The *main* function implements command-line option processing and video initialization plus cleanup. Additionally, a secondary thread is added with the execution of the hardware communication loop in function *hardware\_communication*. Extend the prepared *PSPL\_communication* and *pixel\_preprocess* functions with your PS-specific processing needed for your PL accelerator. The functionality should be the same as you already implemented in simulation functions (*simulation\_\**) from the previous chapter. In the simulation, you were able to access the register values directly. Here, use *read\_\** and *write\_\** methods of *PixelProc* driver class defined in *overlay/hsc\_video.py* file to communicate with the PL accelerator from the *PSPL\_communication* function. An example of communication is already implemented there. Furthermore, if you do not need PS-based preprocessing of video data (*pixel\_preprocess* function left empty), enable the HDMI input to output tie (PS video bypass) by setting the *HDMI TIE* variable at the beginning of *main* to True.

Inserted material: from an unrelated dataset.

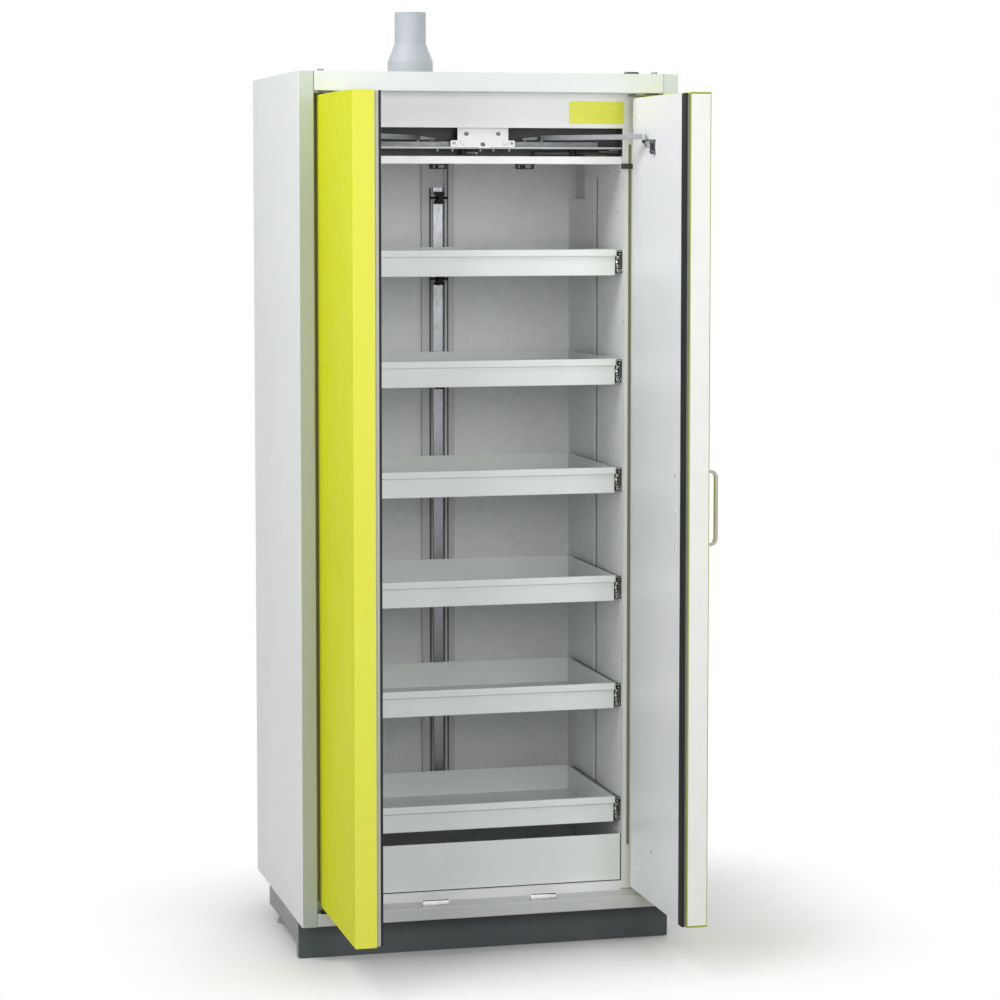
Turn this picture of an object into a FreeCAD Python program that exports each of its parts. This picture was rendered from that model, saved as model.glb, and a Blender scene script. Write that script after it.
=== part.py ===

If you changed the <code>pixel\_proc</code> function header in the previous chapter, the addresses used inside the <code>PixelProc</code> class could be altered. In that case, ensure the correct addressing offsets and extend the <code>PixelProc</code> class implementation to operate with your added registers. The <code>.hwh</code> file (obtained in the following paragraph) can help you, as it contains the required addressing information. Search for string <code>/video/hdmi\_out/pixel\_proc</code> inside the file to find the accelerator module description with address blocks containing address offsets of individual registers and shared memory. As you can see, alteration of the <code>PixelProc</code> implementation is not trivial and, therefore, not advised. A more straightforward solution without the need for this change is possible.

To test the accelerated contrast enhancement implementation to the PYNQ board, follow these steps:

- 1. Build the HSC assignment-specific video overlay with your accelerator implementation:
  - o Go to *overlay* folder and call *make*. The Vivado tool must be installed and configured. Building the overlay takes up to half an hour. The latest version of *pixel\_proc* is also built.
  - o Check the logs for any errors and ensure that the timing requirements are met.
  - o After successful build, files *hsc\_video.bit* and *hsc\_video.hwh* should be created.
- 2. Move and unpack the sources from part 2 ZIP archive to a folder on the PYNQ-Z2 board.
- 3. Move the newly built .bit and .hwh files into the overlay directory on the PYNO-Z2 board.
- **4.** Test the accelerated HDMI video processing on the PYNQ board calling *python3 video\_pspl.py*:
  - You must be root for the script to load the PL overlay. Use *su* command and *xilinx* password.
  - Use -i to read local video files from the SD card. This will negatively impact performance.
  - o Omit the -i option to read video from the HDMI input port. Live HDMI cable must be connected to the PYNQ's input HDMI port. Use HDMI camera or computer as video source.

Connect an HDMI monitor to the PYNQ's HDMI OUT port to inspect the correct video output visually. The parts of the *data/video.mp4* labeled *Low Contrast* should look the same as the *No Filter* parts. The contrast enhancement should remove the fogging effect. If you do not have a monitor for visual inspection, use an image from the *data* folder in the loop mode (i.e. -l 64 combined with -i) and check the command-line outputs. They should iterate to the same values as the original script when executed with the same parameters. The printed values for video processing differ from the original because the video DMA in PL can randomly repeat frames during playback. Measure the achievable performance of PL accelerated implementation when processing data from HDMI IN port (no -i). Basic information should be printed at the output of your *video\_pspl.py* script. How fast can the PYNQ board process 720p HD video (1280 x 720 pixels)? Is it sufficient for real-time playback and enhancement? Write down the achieved FPS measurements and calculate a speed-up factor compared to PS-only implementation.

## 9. Required project outputs from part 2

As the project's outputs, the following parts are required:

- Implementation of *pixel\_proc* IP core in *pixel\_proc.cpp* and *pixel\_proc.h* files.
  - o Also, add the file *pixel\_proc\_test.cpp* if you had to change it.
- File *video\_pspl.py* with PL accelerated video processing combined with PS control.
  - Also, add the file *hsc\_video.py* if you had to change *PixelProc* class.
- A technical report named *report.pdf* that consists of:
  - A short description of HLS implementation steps of video processing accelerator. Also, mention the used data type precisions, achieved resource utilization and II parameter.
     Note: If you had to change *pixel\_proc* function header or *pixel\_proc\_test.cpp* file, do not forget to mention and describe it. Also, describe your required changes to *PixelProc* class.
  - o Finally, mention achieved performance and speed-up of PL accelerated application.
  - o The technical report should not exceed one page in A4 format.

Pack all the mentioned source codes and the technical report into a zip archive named *project.zip* and upload it into the information system no later than the specified date.